Les négociations visant à formaliser les relations entre l’UE et la Libye sont néanmoins en cours. La libération des infirmières bulgares avait permis l’élaboration du « Mémorandum portant sur les relations entre la Libye et l’UE » publié le 23 juillet 2007 et qui, dans son article 5, affirmait l’engagement de mettre en place un « accord spécifique » entre les deux parties dans un nombre important de domaines. La Commission obtint du Conseil le 24 juillet 2008 un mandat de négociation avec la Libye ayant pour objectif la conclusion d’un accord en particulier dans le domaine de la politique étrangère et de sécurité, la mise en place d’une zone de libre-échange et de stratégies de coopération en matière d’énergie, transports, migrations, visas, justice, environnement, protection du patrimoine, politique maritime, pêche, éducation et santé publique. Le respect des principes de la démocratie, des droits de l’homme et des règles du marché seront une part intégrante de l’accord. Les négociations ont commencé en novembre 2008 et se sont poursuivies en février 2009 avec la visite de la Commissaire européenne aux affaires extérieures de l’époque, Benita Ferrero-Waldner, à Tripoli.

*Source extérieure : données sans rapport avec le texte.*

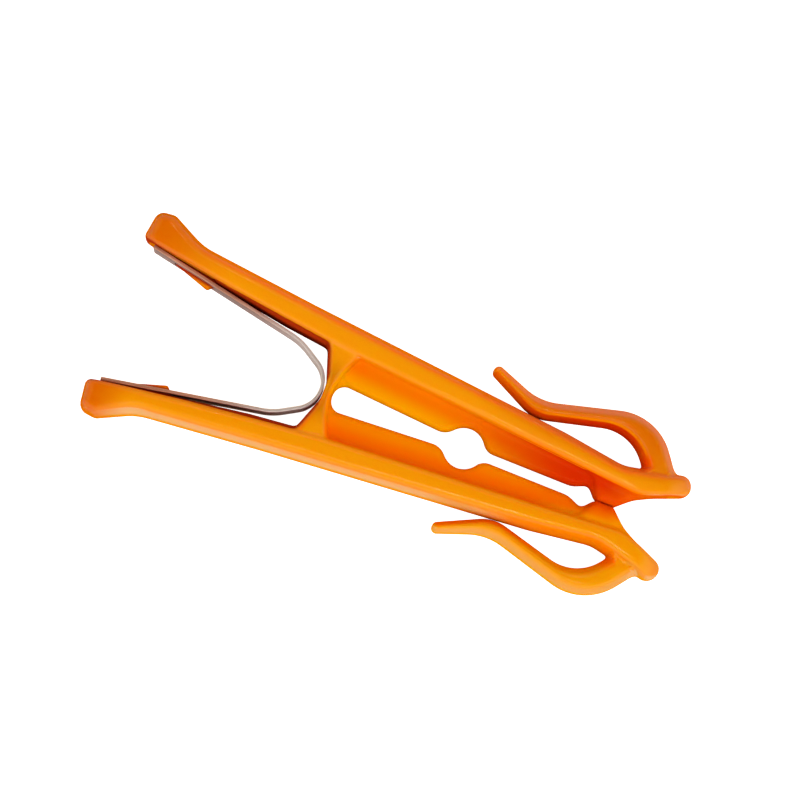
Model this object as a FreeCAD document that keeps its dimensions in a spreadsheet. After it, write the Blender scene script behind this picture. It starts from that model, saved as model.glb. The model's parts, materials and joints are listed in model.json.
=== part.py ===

En ce qui concerne la Biélorussie, l’insuffisance des avancées démocratiques fait de la poursuite de l’intégration du pays dans le Partenariat oriental un processus long et difficile. Si un représentant de la Biélorussie est présent lors des Sommets réunissant les membres de ce Partenariat, la coopération bilatérale entre l’UE et cet État se limite pour l’instant à une réflexion sur la facilitation de l’obtention de visas. L’Union européenne continue d’apporter son aide à des ONG présentes sur place et œuvrant pour la démocratie et l’amélioration des conditions de vie de la population. La Commission européenne cherche d’ailleurs à s’adresser directement à la population, pour l’instant très modérément favorable au développement des relations avec l’UE. Dans un document publié en novembre 2006, la Commissaire Ferrero-Waldner faisait une longue liste des bienfaits d’un partenariat euro-biélorusse pour la population, partenariat toujours conditionné cependant par la mise en place d’une politique activiste en faveur de la protection des droits de l’homme dans le pays. 

 

 

 

Libye et Biélorussie : un avenir dans la PEV ?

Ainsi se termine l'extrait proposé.